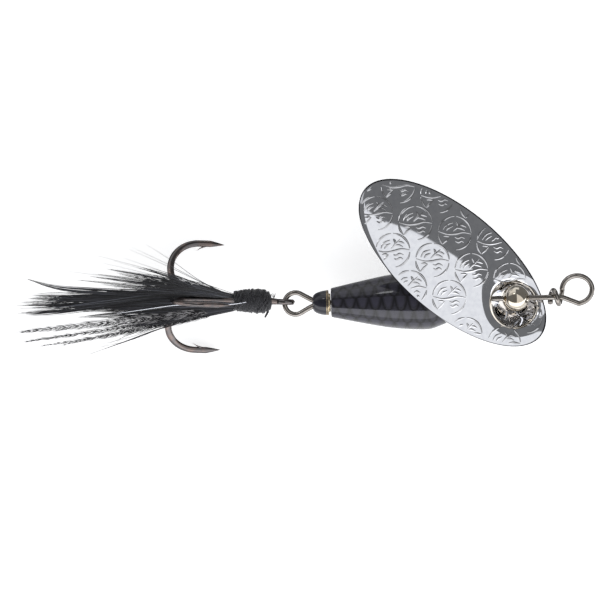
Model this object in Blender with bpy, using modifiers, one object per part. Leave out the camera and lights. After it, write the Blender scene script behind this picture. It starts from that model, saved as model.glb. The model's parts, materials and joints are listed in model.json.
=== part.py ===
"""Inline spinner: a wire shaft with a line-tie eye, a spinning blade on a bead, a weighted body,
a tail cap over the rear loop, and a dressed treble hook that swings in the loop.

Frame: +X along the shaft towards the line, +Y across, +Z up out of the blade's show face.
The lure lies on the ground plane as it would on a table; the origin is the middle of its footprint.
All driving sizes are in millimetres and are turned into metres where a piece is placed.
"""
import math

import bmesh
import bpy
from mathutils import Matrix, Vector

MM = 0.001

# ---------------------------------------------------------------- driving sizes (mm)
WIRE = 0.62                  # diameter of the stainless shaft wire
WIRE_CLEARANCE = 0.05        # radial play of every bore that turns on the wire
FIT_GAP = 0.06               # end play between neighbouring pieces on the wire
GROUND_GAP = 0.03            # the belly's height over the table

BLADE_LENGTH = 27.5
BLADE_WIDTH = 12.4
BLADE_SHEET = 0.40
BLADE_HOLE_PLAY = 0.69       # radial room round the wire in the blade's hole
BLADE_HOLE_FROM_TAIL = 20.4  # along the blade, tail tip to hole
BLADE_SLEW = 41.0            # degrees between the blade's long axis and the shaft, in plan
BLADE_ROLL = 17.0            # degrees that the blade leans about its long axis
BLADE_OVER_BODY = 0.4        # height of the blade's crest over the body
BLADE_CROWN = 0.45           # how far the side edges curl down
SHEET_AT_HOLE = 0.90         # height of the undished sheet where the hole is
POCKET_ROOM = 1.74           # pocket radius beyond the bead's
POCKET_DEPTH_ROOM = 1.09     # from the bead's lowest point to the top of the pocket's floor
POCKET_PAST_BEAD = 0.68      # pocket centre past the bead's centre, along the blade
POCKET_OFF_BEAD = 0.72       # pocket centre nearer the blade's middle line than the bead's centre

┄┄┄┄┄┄

* **What the task requires**:
Please write out the material word for word from its first line through the line holding "a tail cap over", including both, and no line past it.

* **Problem solution**:
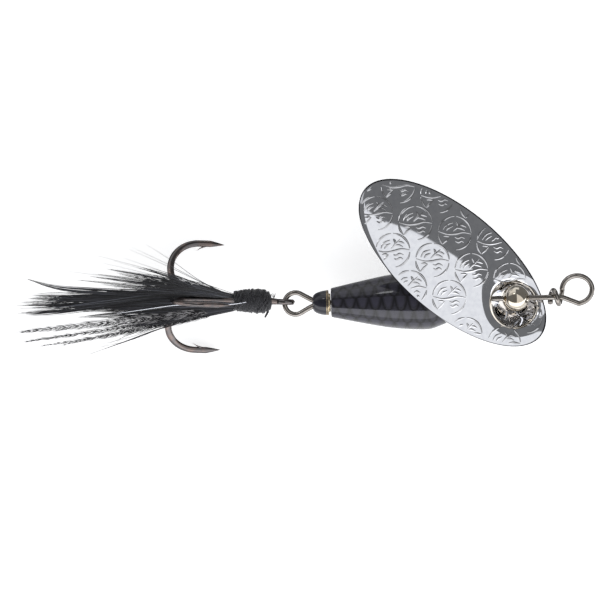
Model this object in Blender with bpy, using modifiers, one object per part. Leave out the camera and lights. After it, write the Blender scene script behind this picture. It starts from that model, saved as model.glb. The model's parts, materials and joints are listed in model.json.
=== part.py ===
"""Inline spinner: a wire shaft with a line-tie eye, a spinning blade on a bead, a weighted body,
a tail cap over the rear loop, and a dressed treble hook that swings in the loop.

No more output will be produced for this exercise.